En tant qu’encadrante technique d’insertion, je gère aussi bien l’équipe que le potager. Ce double aspect que j’aborde au quotidien est très riche d’enseignements. Le travail de la terre me conforte de jours en jours dans la voie que j’emprunte et me permet de développer la permaculture au sein du Potager (associations bénéfiques entre légumes et fleurs, installation de ruches, plantation d’un verger, etc.), d’en apprendre davantage chaque jour sur la nature en constante évolution.

Le travail quotidien aux côtés des salariés en insertion m’apporte humainement plus que je n’aurais pu imaginer. Il m’a appris que l’écologie sociale qui est pratiquée n’est intrinsèquement pas équitable/juste puisqu’elle ne permet pas un accès abordable aux choses (je pense notamment au manger bio et local). Suivant le temps dont on dispose, les études que l’on fait, l’argent qui nous est disponible, il est plus ou moins facile de prendre du recul sur nos modes de fonctionnement.

De manière plus marquée, les effondrements peuvent se voir à une échelle globale (collapsologie) mais également à une échelle plus locale (accès au travail, difficultés de logement, rémunérations insuffisantes). C’est là que le terme Économie Sociale et Solidaire prend pleinement son sens et c’est bien tous ensemble qu’il sera possible de construire le monde de demain et d’imaginer une vie après l’effondrement de notre système actuel.

7/Quels conseils donnerais-tu à des personnes actuellement en questionnement ?

Une citation de Neil Gaiman m’a énormément touché et m’accompagne maintenant chaque jour (extrait d’une conférence intitulée Pourquoi notre futur dépend des bibliothèques, de la lecture, de l’imagination) : « Nous tous – adultes et enfants, écrivains et lecteurs-, nous avons l’obligation de rêver. Une obligation d’imaginer. Il est facile de se conduire comme si personne ne pouvait rien changer, comme si nous étions dans un monde où la société est énorme et l’individu moins que rien ; un atome dans un mur, un grain de riz dans un champ. Mais la vérité, c’est que les individus changent sans cesse leur monde, les individus fabriquent l’avenir, et ils le font en imaginant que les choses peuvent être différentes. »

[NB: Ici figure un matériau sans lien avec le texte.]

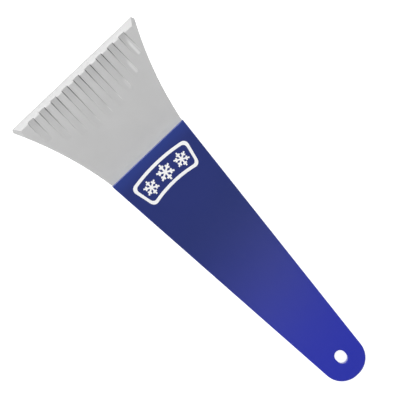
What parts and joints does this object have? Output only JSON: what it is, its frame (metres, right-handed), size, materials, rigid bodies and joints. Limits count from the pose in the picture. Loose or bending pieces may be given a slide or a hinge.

Alors je dirais aux personnes actuellement en questionnement qu’il est de notre ressort de raconter une nouvelle belle histoire, qu’il faut recréer du lien social et de la solidarité entre les personnes pour mieux accueillir demain, d’embrasser notre futur main dans la main. Il ne faut pas considérer le désespoir et la tristesse pour parler du changement, mais mettre notre imagination et notre créativité au centre de tout, créer un espace où elles pourront renaître.
Et si on passait maîtres dans l’art de raconter de belles histoires ? Invitons les autres à nous rejoindre. Toutes les possibilités s’offrent à nous.